Ende 1937 fotografierte Emil Konrad Triebwagen 65 und Beiwagen 170 am Bahnhof Bochum-Süd (Sammlung Verkehrsmuseum Nürnberg. In der Vergrößerung ist auf dem Zielfilm die Endstelle „Linden / Dahlhausen“ gut zu erkennen.

VERSTÄRKUNG

Auf der Verbindung von Bochum-Süd nach Recklinghausen Hauptbahnhof wurde die Bezeichnung „8 a“ vom 1. Oktober 1936 an durch die neue Liniennummer 18 ersetzt. Zwischen Bochum-Süd und Blankenstein wurde das Angebot mit dem Fahrplanwechsel am 22. Mai 1937 werktags durch die Verstärkerlinie 28 intensiviert.

Der Linienweg der „28“ änderte sich in den folgenden Jahren mehrfach: Vom 1. April 1941 bis zum 31. Mai 1942 pendelte die Linie 27 werktags zwischen Weitmar und der evangelischen Kirche in Wattenscheid. Nach einigen Jahren Pause wurde sie am 1. Juni 1944 erneut eingeführt, nunmehr zwischen dem Gleiswechsel an der Bochumer Brückstraße und Dahlhausen Bahnhof.

EINSTELLUNG DES
GEMEINSCHAFTSVERKEHRS

Am 1. Januar 1938 wurde die Westfälische Straßenbahnen GmbH in die Bochum-Gelsenkirchener Straßenbahnen AG integriert. Die Linie „A“ erhielt das Liniensignal „7“.

Der Gemeinschaftsverkehrs von Bochum-Süd nach Recklinghausen Hauptbahnhof hatte noch bis zum Dezember 1939 Bestand, wurde dann aber durch die Vestische Kleinbahnen GmbH beendet.

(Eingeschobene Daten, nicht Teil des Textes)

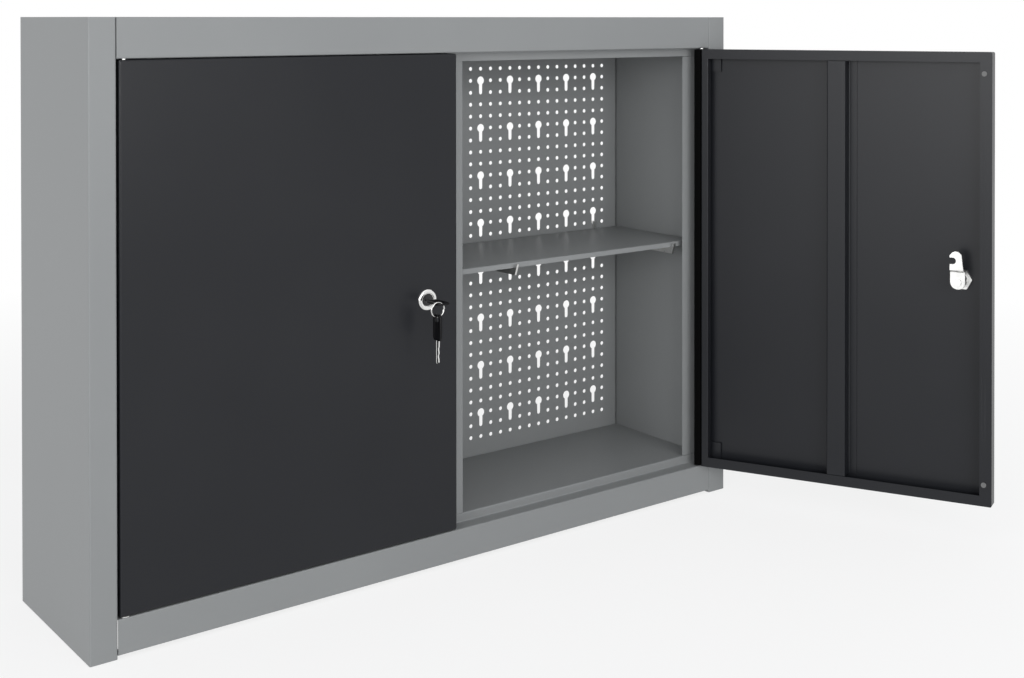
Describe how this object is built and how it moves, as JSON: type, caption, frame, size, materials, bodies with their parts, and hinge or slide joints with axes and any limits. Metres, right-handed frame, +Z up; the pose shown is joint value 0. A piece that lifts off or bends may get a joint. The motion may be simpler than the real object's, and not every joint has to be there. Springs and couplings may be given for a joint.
{
  "type": "wall tool cabinet with doors",
  "caption": "Shallow steel wall cabinet with two dark hinged doors, perforated back, one shelf on brackets, cam locks and keys.",
  "frame": {"origin": "centre of the rear face of the back spine, on the plane of the wall, at the middle of the cabinet's width and height", "axes": "+X to the right as seen from the front, +Y towards the wall, +Z up"},
  "size_m": [0.9232, 0.5316, 0.6],
  "materials": {
    "body_paint": "satin grey powder coat",
    "door_paint": "satin anthracite powder coat",
    "zinc": "zinc plated",
    "chrome": "polished nickel",
    "bumper": "matt",
    "lock_core": "black plated",
    "foam_seal": "matt black foam",
    "key_plastic": "matt black"
  },
  "bodies": {
    "cabinet": {"side_left": "body_paint", "side_right": "body_paint", "side_liner_left": "body_paint", "side_liner_right": "body_paint", "top_panel": "body_paint", "bottom_panel": "body_paint", "back_panel_left": "body_paint", "back_panel_right": "body_paint", "back_spine": "body_paint", "centre_post": "body_paint", "post_channels": "body_paint", "shelf": "body_paint", "post_rivets": "body_paint", "spine_rivets": "body_paint", "carcass_screws": "zinc", "carcass_nuts": "zinc", "back_rivets": "zinc", "shelf_bracket_1": "zinc", "shelf_bracket_2": "zinc", "shelf_bracket_3": "zinc", "shelf_bracket_4": "zinc", "hinge_washer_left": "zinc", "hinge_washer_right": "zinc"},
    "door_left": {"door_panel_left": "door_paint", "door_stiffener_left": "door_paint", "edge_seal_left": "foam_seal", "hinge_plate_top_left": "door_paint", "hinge_plate_bottom_left": "door_paint", "hinge_pins_left": "zinc", "bumpers_left": "bumper", "lock_housing_left": "chrome", "lock_nut_left": "zinc"},
    "door_right": {"door_panel_right": "door_paint", "door_stiffener_right": "door_paint", "edge_seal_right": "foam_seal", "hinge_plate_top_right": "door_paint", "hinge_plate_bottom_right": "door_paint", "hinge_pins_right": "zinc", "bumpers_right": "bumper", "lock_housing_right": "chrome", "lock_nut_right": "zinc"},
    "lock_left": {"lock_plug_left": "lock_core", "lock_cam_left": "zinc", "cam_screw_left": "zinc", "key_blade": "chrome", "key_head": "key_plastic"},
    "lock_right": {"lock_plug_right": "lock_core", "lock_cam_right": "zinc", "cam_screw_right": "zinc"},
    "ring": {"key_ring": "chrome"},
    "spare_key": {"spare_key_head": "key_plastic", "spare_key_blade": "chrome"}
  },
  "joints": [
    {"name": "left_door_hinge", "type": "hinge", "parent": "cabinet", "child": "door_left", "pos_m": [-0.3655, -0.1955, 0], "axis": [0, 0, -1], "range_deg": [0, 120]},
    {"name": "right_door_hinge", "type": "hinge", "parent": "cabinet", "child": "door_right", "pos_m": [0.3655, -0.1955, 0], "axis": [0, 0, 1], "range_deg": [-115, 5]},
    {"name": "left_lock_turn", "type": "hinge", "parent": "door_left", "child": "lock_left", "pos_m": [-0.0385, -0.2, -0.005], "axis": [0, -1, 0], "range_deg": [0, 90]},
    {"name": "right_lock_turn", "type": "hinge", "parent": "door_right", "child": "lock_right", "pos_m": [0.50777, -0.48996, -0.005], "axis": [0.9063, 0.4226, 0], "range_deg": [0, 90]},
    {"name": "key_ring_swing", "type": "hinge", "parent": "lock_left", "child": "ring", "pos_m": [-0.0385, -0.23, -0.005], "axis": [0, -1, 0], "range_deg": [-90, 0]},
    {"name": "spare_key_swing", "type": "hinge", "parent": "ring", "child": "spare_key", "pos_m": [-0.044, -0.23, -0.0184], "axis": [1, 0, 0], "range_deg": [-30, 20]}
  ],
  "couplings": [
    {"joint": "key_ring_swing", "follows": "left_lock_turn", "ratio": -1}
  ]
}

Diese hatte die Straßenbahn Herne – Recklinghausen nach langjähriger Betriebsführung am 28. Oktober 1939 übernommen. Inzwischen galten deren Triebwagen bis auf drei Fahrzeuge als heruntergewirtschaftet. Die für eine Fortführung des Gemeinschaftsverkehrs benötigte Kapazität stand nicht mehr zur Verfügung.

Das 1928 als Foto-Postkarte verlegte und deshalb im Original bereits ausgebleichte Beitragsbild zeigt einen als Linie 2 mit Fahrtziel Hattingen ausgeschilderten Triebwagen im Gleiswechsel am Engelbert-Brunnen. Im Hintergrund ist das in den Jahren 1924 und 1925 errichtete Lueg-Hochhaus zu sehen, davor wartet ein zweiter Triebwagen als Linie 8 in Richtung Recklinghausen (Verlag Cramers Kunstanstalt, Dortmund – Sammlung Hansi Hungerige).

Auf dem unten gezeigten Bild ist ein Stahlwagen der Westfälischen Straßenbahn (Uerdingen 1929) im Jahr 1933 auf der Gemeinschaftslinie A in der Bahnhofstraße unterwegs (Verlag Hermann Lorch, Dortmund (Ausschnitt) – Sammlung Dirk Ernesti). Der von der Endstelle in die Bahnhofstraße einbiegende Wagen fährt als Linie 6 nach Wanne-Eickel.